The makers of a controversial documentary about Islam are spending millions of dollars to distribute their film on DVD as a paid advertisement in newspapers across the country, including today's Tampa Tribune.
The film, "Obsession: Radical Islam's War Against The West," is meant to scare viewers and to draw attention to Muslim extremist activities around the globe, said Gregory Ross, director of communications for the Clarion Fund.
The Tribune is one of about 70 newspapers that agreed to bundle the film inside its paper. The DVD also will be included in next Sunday's Tampa Tribune.
To date, about 28 million copies of the DVD have been distributed through newspapers and direct mailings in states such as Pennsylvania, Nevada, Michigan and Florida.
At least one newspaper, the News-Record of Greensboro, N.C., declined to distribute the DVD based on its advertising policies.
"It's the reader's choice whether to open it up and view it," said Tampa Tribune Publisher Denise Palmer.

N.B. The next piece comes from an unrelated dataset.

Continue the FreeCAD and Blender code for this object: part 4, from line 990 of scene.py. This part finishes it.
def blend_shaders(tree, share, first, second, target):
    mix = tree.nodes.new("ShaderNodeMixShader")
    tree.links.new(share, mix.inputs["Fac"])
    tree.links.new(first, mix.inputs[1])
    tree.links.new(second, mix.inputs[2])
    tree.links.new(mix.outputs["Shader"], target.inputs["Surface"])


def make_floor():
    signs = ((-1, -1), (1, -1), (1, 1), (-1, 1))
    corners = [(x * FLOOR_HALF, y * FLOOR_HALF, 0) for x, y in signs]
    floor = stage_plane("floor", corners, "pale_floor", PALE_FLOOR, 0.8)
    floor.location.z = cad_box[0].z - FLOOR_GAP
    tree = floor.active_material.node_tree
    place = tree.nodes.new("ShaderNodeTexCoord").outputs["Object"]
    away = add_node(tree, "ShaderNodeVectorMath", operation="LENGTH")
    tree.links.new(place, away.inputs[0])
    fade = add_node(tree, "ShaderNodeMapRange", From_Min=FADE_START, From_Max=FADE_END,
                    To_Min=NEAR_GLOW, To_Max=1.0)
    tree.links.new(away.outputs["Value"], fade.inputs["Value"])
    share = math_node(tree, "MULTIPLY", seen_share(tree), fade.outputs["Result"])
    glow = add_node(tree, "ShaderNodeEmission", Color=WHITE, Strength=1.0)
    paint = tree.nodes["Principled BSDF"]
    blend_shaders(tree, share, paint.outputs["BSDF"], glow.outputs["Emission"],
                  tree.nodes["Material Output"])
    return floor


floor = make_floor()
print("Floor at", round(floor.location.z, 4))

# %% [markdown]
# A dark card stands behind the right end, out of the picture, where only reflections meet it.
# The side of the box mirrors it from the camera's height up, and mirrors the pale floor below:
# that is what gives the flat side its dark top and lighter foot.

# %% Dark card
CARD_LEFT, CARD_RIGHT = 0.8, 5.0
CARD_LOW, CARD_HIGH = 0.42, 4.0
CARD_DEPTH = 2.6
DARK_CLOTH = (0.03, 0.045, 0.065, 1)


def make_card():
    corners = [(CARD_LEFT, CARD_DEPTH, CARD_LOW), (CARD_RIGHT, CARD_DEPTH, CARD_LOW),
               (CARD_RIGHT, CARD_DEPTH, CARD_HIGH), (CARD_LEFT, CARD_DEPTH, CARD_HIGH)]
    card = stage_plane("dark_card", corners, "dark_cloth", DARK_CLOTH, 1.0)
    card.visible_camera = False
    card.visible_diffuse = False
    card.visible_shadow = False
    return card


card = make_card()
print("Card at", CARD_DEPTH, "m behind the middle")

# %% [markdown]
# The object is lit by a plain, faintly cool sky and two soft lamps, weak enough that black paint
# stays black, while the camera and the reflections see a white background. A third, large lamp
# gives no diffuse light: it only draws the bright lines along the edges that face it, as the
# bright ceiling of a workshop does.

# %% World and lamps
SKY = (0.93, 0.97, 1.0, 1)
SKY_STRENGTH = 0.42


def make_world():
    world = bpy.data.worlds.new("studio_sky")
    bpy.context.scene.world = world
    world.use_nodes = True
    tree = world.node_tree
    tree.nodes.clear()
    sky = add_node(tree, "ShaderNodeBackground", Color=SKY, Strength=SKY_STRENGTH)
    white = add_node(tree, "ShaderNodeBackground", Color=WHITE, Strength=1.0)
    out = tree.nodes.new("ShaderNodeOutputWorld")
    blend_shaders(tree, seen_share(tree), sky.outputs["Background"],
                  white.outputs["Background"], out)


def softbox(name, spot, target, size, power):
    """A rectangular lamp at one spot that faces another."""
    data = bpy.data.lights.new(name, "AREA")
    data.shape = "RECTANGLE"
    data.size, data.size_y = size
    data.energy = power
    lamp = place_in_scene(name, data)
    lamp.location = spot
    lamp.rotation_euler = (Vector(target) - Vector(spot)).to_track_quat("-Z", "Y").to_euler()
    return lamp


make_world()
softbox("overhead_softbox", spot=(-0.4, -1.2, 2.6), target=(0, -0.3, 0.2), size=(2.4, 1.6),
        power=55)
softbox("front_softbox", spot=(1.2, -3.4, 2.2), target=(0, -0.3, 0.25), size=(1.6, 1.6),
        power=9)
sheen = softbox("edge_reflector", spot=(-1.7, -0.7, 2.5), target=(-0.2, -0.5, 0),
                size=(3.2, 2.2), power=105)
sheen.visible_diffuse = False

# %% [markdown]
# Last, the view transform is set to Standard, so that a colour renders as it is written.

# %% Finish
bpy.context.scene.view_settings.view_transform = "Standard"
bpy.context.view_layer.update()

Palmer said the Tribune's decision to distribute the DVD was based on freedom of speech.
"As long as it's solidly in the advertising content," she said, "people should understand it's an advertising message."
She declined to say how much the newspaper was paid.
"Obsession" offers a disclaimer that not all Muslims are extremists, but the film features incendiary scenes of radical Islamists around the world calling for the destruction of the United States and other countries. It makes numerous comparisons between the efforts of these extremists and Adolf Hitler's Nazi party.
Originally produced in 2006, the nearly 2-year-old movie is being rereleased now as a truncated 60-minute DVD. The full 74-minute DVD is being sold online for $14.95.
Ross said the timing is meant to honor the recent anniversary of the Sept. 11 attacks on the Pentagon and the World Trade Center towers. The film includes repeated video footage of the two airliners crashing into the towers.
He denied that the film is meant to influence the current presidential election.
The DVD is being criticized, particularly by Muslims, for inciting fear.
"The film goes beyond an honest critique of terrorism and radicalism," said Ahmed Rehab, strategic communications director for the Council on American-Islamic Relations. "They're exploiting the fear and hysteria in this country to try and sell a larger conflict that is essentially a religious conflict."
Ross said the film should scare people.
"It's a scary thing. There's people out there who want to kill us," he said. "People say that's fear-mongering. Some people might have said Paul Revere was fear-mongering."
The movie offers little documentation to back up some of its claims. For instance, the film says there are 1 billion Muslims in the world, but only about 10 percent to 15 percent are believed to be radical. The number of Muslims who are anti-American, the film says, is much larger.
"Some of the times in the film, we're referencing sources, but then other times it's discovery we've done on our own," Ross said. "It's no different than Al Gore or Michael Moore or anything else drawing from the public sources and making claims."
"Obsession" is being distributed by the Clarion Fund, a New York-based nonprofit organization founded in November 2006 by Raphael Shore, a native of Canada who produced and co-wrote the film.
Clarion exists to "raise awareness of American national security issues," Ross said.
The organization has relied on private donors to cover distribution costs. The identity of those donors is unknown. Clarion has yet to file a 990 tax return with the Internal Revenue Service, which is required of all tax-exempt entities. Ross said the group's first tax return is expected to be filed shortly.